Reduces risk of errors and “year-end panic.” Supports a smooth, audit-ready process.

Plan clear and empathetic communications to employees

Ahead of enrollment and reporting, explain what ACA compliance means: what coverage is offered, what affordability and “minimum value” mean, why forms like 1095-C arrive, what employees must do (if anything).

Builds trust, reduces confusion, positions compliance as part of care for employee well-being.

Leverage technology and external support if needed

Use HCM/benefits software, or partner with vendors experienced in ACA reporting, especially if you manage many employees or a variable-hour workforce.

Minimizes manual work, reduces risk of errors, ensures timely, accurate filings.

Post-filing review and continuous improvement

After submitting 1094-C/1095-C and furnishing statements, review the process: what worked, where were bottlenecks, how can next year be smoother?

Builds institutional knowledge, compliance becomes streamlined over time.


Compliance doesn’t have to mean dry bureaucracy. With the right mindset and systems, ACA reporting becomes part of a broader commitment to employee well-being and organizational integrity.

  • Compliance as a people strategy, not a paperwork strategy: When you approach ACA as part of “taking care of people,” you show employees, in tangible ways, that you respect their well-being and financial security.
  • Prevention > Reaction: By front-loading effort, integrating systems, and tracking throughout the year, HR teams avoid the classic “February scramble.”
  • Risk reduction ≠ cost savings, but clarity often reveals smarter cost-management options. Understanding affordability safe harbors and using data-driven plan design means you can balance cost-effectiveness with compliance.
  • Trust, transparency, clarity: Employees appreciate when communication is clear, early, and human, not buried in jargon. This leads to better employee relations and fewer support ticket headaches.

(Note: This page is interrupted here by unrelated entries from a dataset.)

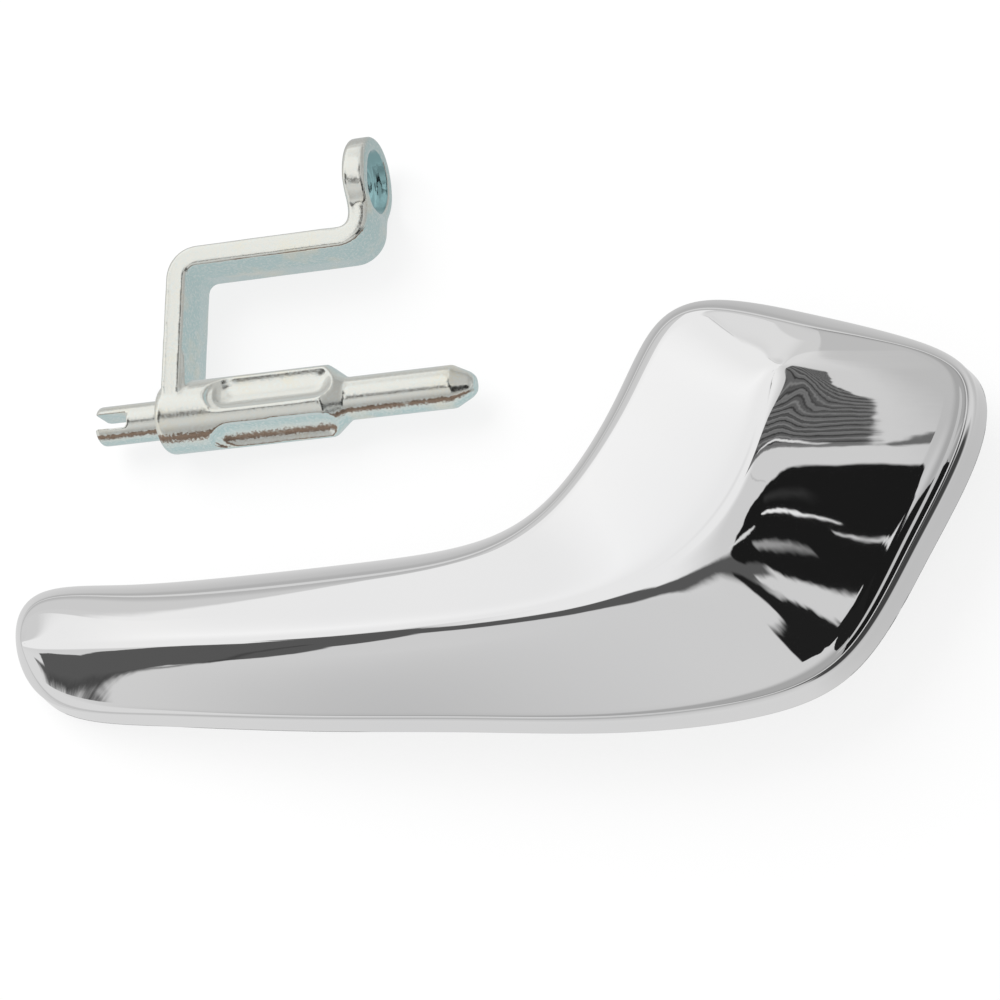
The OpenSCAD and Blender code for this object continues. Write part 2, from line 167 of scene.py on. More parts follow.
def skin_rings(steps, inset, drop, walls, rolls, faces, lip=0.0):
    """Rings of points from the rim to the ridge: an array of ring, station, xyz."""
    controls = outline_controls()
    rows = len(controls)
    p = spline_loop(controls, steps)
    ridge = ridge_controls()
    q = spline_loop(np.array([ridge[j if j <= rows // 2 else rows - j] for j in range(rows)]), steps)
    # The inner skins' ridge stops short of the grip's end, to leave room for its end wall
    q[:, 0] = np.maximum(q[:, 0], 2 - GRIP_REACH + 4 * inset)
    run = np.roll(p[:, :2], -1, 0) - np.roll(p[:, :2], 1, 0)
    run /= np.linalg.norm(run, axis=1)[:, None]
    inward = np.stack([run[:, 1], -run[:, 0]], 1)
    foot = p[:, :2] + inward * inset
    away = q[:, :2] - foot
    ray = away / np.linalg.norm(away, axis=1)[:, None]
    skew = (ray * inward).sum(1)
    edge = p[:, 3] - drop
    wall = np.minimum(p[:, 2] - 0.4 * drop, p[:, 3] - 1.25 * drop)
    start = foot + ray * (wall * math.tan(math.radians(DRAFT)) / skew)[:, None]
    span = np.linalg.norm(q[:, :2] - start, axis=1)
    roll = np.minimum(np.maximum(p[:, 4] - drop, 0.6) / skew, 0.93 * span)
    top = q[:, 2] - drop
    rings = []

    def ring(xy, height):
        rings.append(np.column_stack([xy, rim_z(xy[:, 0]) + height]))

    # A broken edge where the wall meets the rim
    side = 1 if inset == 0 else -1
    for k in range(3 if lip else 0):
        a = math.radians(45 * k)
        ring(foot + inward * (side * lip * (1 - math.sin(a))), lip * (1 - math.cos(a)))
    for k in range(walls):
        t = lerp(lip / wall, 1, k / walls) if k or lip else np.zeros(len(wall))
        ring(foot + (start - foot) * np.asarray(t)[:, None], wall * t)
    for k in range(rolls + 1):
        a = math.radians(90 * k / rolls)
        d = roll * (1 - math.cos(a))
        ring(start + ray * d[:, None], wall + (face_h(span - d, span, edge, top, q[:, 3]) - wall) * math.sin(a))
    for k in range(1, faces + 1):
        d = span - (span - roll) * (1 - k / faces) ** 1.4
        ring(start + ray * d[:, None], face_h(span - d, span, edge, top, q[:, 3]))
    return np.array(rings)


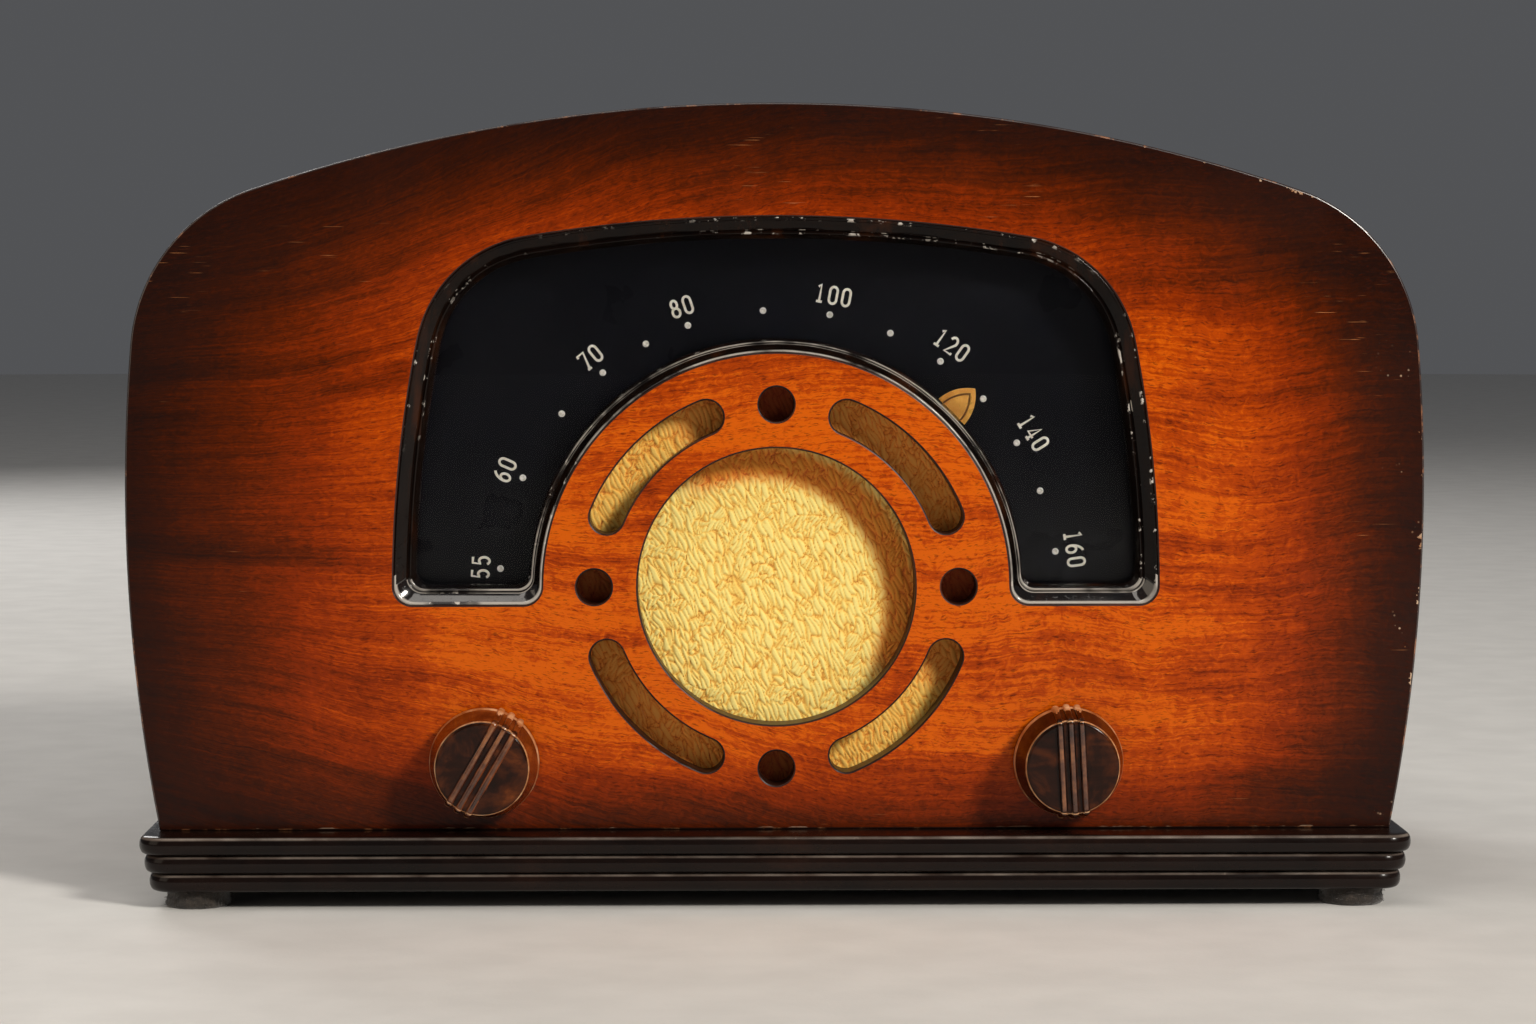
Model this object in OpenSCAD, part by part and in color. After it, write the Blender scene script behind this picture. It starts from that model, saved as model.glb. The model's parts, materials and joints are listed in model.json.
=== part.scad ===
// Table-top tube radio of about 1940 in an arched wooden cabinet.
// Millimetres. +X is the viewer's right, +Y runs from the front into the cabinet, +Z is up.
// The origin lies on the table under the middle of the whole radio.
// Depths named t are counted from the front face of the front panel towards the back.

/* [Cabinet] */
// Widest width of the cabinet
cabinet_w = 350; // [335:1:370]
// Height of the arch's crown above the plinth
cabinet_h = 195.8; // [190:0.1:205]
// Depth from the panel's front face to the rear edge
cabinet_depth = 175; // [172:1:200]
// Radius of the shallow arch across the top
crown_r = 438; // [400:1:500]
// Radius of the bowed sides
side_r = 474; // [430:1:520]
// Height above the plinth at which the sides bulge most
bulge_h = 89.3; // [80:0.1:100]
// Radius of the shoulders between the arch and the sides
shoulder_r = 48; // [40:1:56]
// Thickness of the wrapped wooden shell
shell_wall = 6.5; // [5:0.1:7]
// Thickness of the front panel
panel_t = 9.5; // [8:0.1:10]

/* [Plinth] */
// Thickness of one plinth board
slat_t = 5.1; // [4.5:0.1:6]
// How far the top board stands out in front of the panel
ledge_front = 12.8; // [9:0.1:15]
// How far each end of the top board lies inside the cabinet's widest point
plinth_side_gap = 3.9; // [1:0.1:7]
// How far each board below is drawn in
slat_step = 1.15; // [0:0.05:2]
// Radius of the plinth's front corners, seen from above
plinth_corner_r = 7; // [6:0.5:12]
// Thickness of the felt feet
foot_h = 4.9; // [3:0.1:8]
// Radius of the felt feet
foot_r = 9; // [6:0.5:11]
// Distance from the panel's plane in to the middle of the front feet
foot_front_t = 1; // [0:0.5:6]
// Distance from the middle of the rear feet to the rear edge
foot_rear_t = 14; // [12:0.5:30]
// Distance from the middle of a foot out to the cabinet's widest point
foot_side_gap = 18.7; // [18:0.1:35]

/* [Speaker grille] */
// Height of the grille's centre above the plinth
grille_h = 65.8; // [65.2:0.1:70]
// Radius of the round wooden field inside the dial
field_r = 63.3; // [62.6:0.1:65]
// Radius of the large speaker hole
grille_hole_r = 37.4; // [30:0.1:40]
// Radius of the four small round holes
pip_r = 4.7; // [3:0.1:5]
// Distance of the small holes from the grille's centre
pip_ring_r = 49.2; // [46:0.1:49.5]
// Width of the curved slots
slot_w = 9.2; // [6:0.1:9.6]
// Radius of the curved slots' middle line
slot_ring_r = 49.5; // [46:0.1:49.5]
// Angle from the vertical at which each curved slot's straight part starts
slot_start = 22.5; // [20:0.5:30]
// Thickness of the grille cloth
cloth_t = 0.6; // [0.4:0.1:0.6]

/* [Dial window] */
// Width of the dial window
window_w = 206.2; // [200:0.1:210]
// Height of the wood between the window's crown and the cabinet's crown
window_top_gap = 30.5; // [30:0.1:40]
// Depth of the window's feet below the grille's centre
window_drop = 4.8; // [2:0.1:8]
// Radius of the window's top arch
window_crown_r = 413; // [380:1:450]
// Radius of the window's bowed sides
window_side_r = 347; // [310:1:380]
// Depth below the grille's centre at which the window is widest
window_bulge_drop = 2.6; // [0:0.1:6]
// Radius of the window's shoulders
window_shoulder_r = 35; // [30:1:40]
// Radius of the corners at the window's feet
window_corner_r = 5; // [3:0.1:6]
// Width of the black bevel round the outside of the window
bevel_w = 5.7; // [4:0.1:7]
// Width of the black bevel at the feet
bevel_foot_w = 5.2; // [4:0.1:7]
// Width of the black bevel along the round field
bevel_field_w = 3.7; // [3:0.1:4.5]
// How far the bevel lies behind the panel's face
bevel_sink = 0.4; // [0.2:0.1:1]
// Thickness of the dial glass
glass_t = 1.5; // [1.2:0.1:1.6]
// How far the glass reaches behind the panel
glass_lap = 3; // [2:0.1:5]
// Gap between the glass and the dial plate
dial_gap = 2.5; // [2.4:0.1:2.8]
// Thickness of the dial plate
plate_t = 0.8; // [0.6:0.1:0.8]
// How far the dial frame reaches past the window
frame_lap = 8; // [7:0.1:9]
// Radius of the dial plate's round cut-out
plate_hole_r = 65; // [64.5:0.1:65.4]

/* [Pointer] */
// Radius at which the dial cord lies in the pointer ring
ring_cord_r = 61.2; // [61:0.05:61.4]
// Outer radius of the pointer ring
ring_r = 63; // [62.6:0.1:63]
// Inner radius of the pointer ring
ring_bore_r = 58; // [57.6:0.1:58.2]
// Front face of the pointer ring, behind the panel's face
ring_front_t = 13.2; // [13.2:0.05:13.3]
// Width of the pointer ring along its axis
ring_len = 6.8; // [6.2:0.1:6.9]
// Radius of the pointer's tip
pointer_tip_r = 76; // [72:0.1:78]
// Height of the pointer's pointed arch
pointer_arch_h = 9.7; // [7:0.1:12]
// Width of the pointer
pointer_w = 10; // [6:0.1:10.4]
// Thickness of the pointer
pointer_t = 0.8; // [0.6:0.05:0.8]
// Clockwise angle of the pointer from the vertical at rest
pointer_angle = 45.7; // [-80:0.1:80]
// Clockwise angle of the pointer with the tuning capacitor fully closed
pointer_low = -89; // [-90:0.5:-88]

/* [Knobs] */
// Distance of the knobs from the middle plane
knob_x = 78.7; // [76:0.1:82]
// Height of the knobs above the plinth
knob_h = 18.8; // [17:0.1:20]
// Radius of a knob at its base
knob_r = 14.8; // [13:0.1:16]
// Radius of a knob's flat face
knob_face_r = 12.7; // [11:0.1:13]
// Length of a knob
knob_len = 16.5; // [14:0.1:18]
// Gap between a knob and the panel
knob_gap = 1; // [0.5:0.1:2]
// Width of the three ribs across a knob
rib_w = 1.9; // [1.4:0.1:2.1]
// Spacing of the ribs
rib_pitch = 2.9; // [2.5:0.1:3.2]
// Height of the ribs above the knob's surface
rib_h = 0.9; // [0.5:0.1:1.2]
// Clockwise turn of the volume knob's ribs from the vertical
volume_turn = 30; // [-180:1:180]
// Clockwise turn of the tuning knob's ribs from the vertical
tuning_turn = -3.2; // [-180:0.1:180]
// Radius of the control shafts
shaft_r = 3.175; // [3:0.005:3.2]

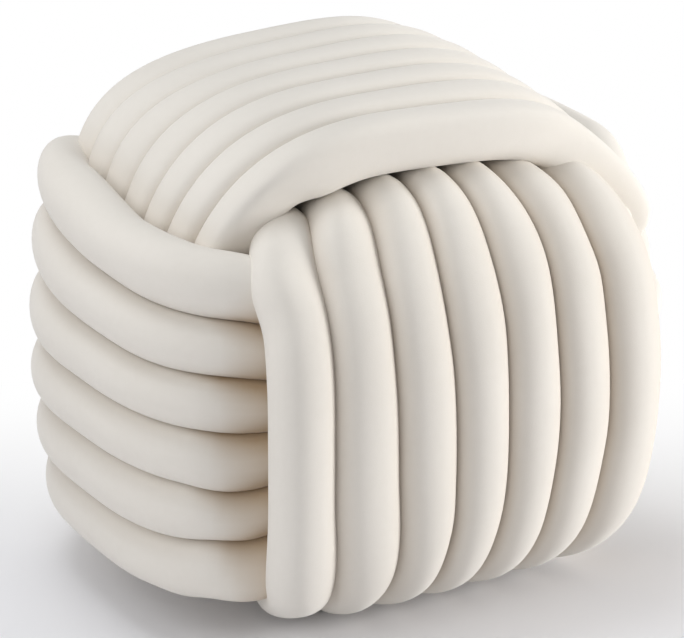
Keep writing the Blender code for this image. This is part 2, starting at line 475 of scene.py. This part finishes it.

Staying ahead of ACA requirements doesn’t have to be overwhelming. With the right tools, thoughtful planning, and clear communication, HR teams can turn compliance into a streamlined, repeatable process that strengthens the entire organization.

When you invest in systems that reduce manual work, surface insights automatically, and keep you audit-ready year-round, ACA stops being a seasonal scramble and becomes part of a proactive workforce strategy.

Ultimately, ACA compliance isn’t just about avoiding penalties; it’s about protecting your people, supporting smarter decision-making, and ensuring your organization is positioned to grow with confidence.

With thoughtful action and a people-first mindset, HR teams can lead compliance with care and turn regulatory burden into a workforce strength.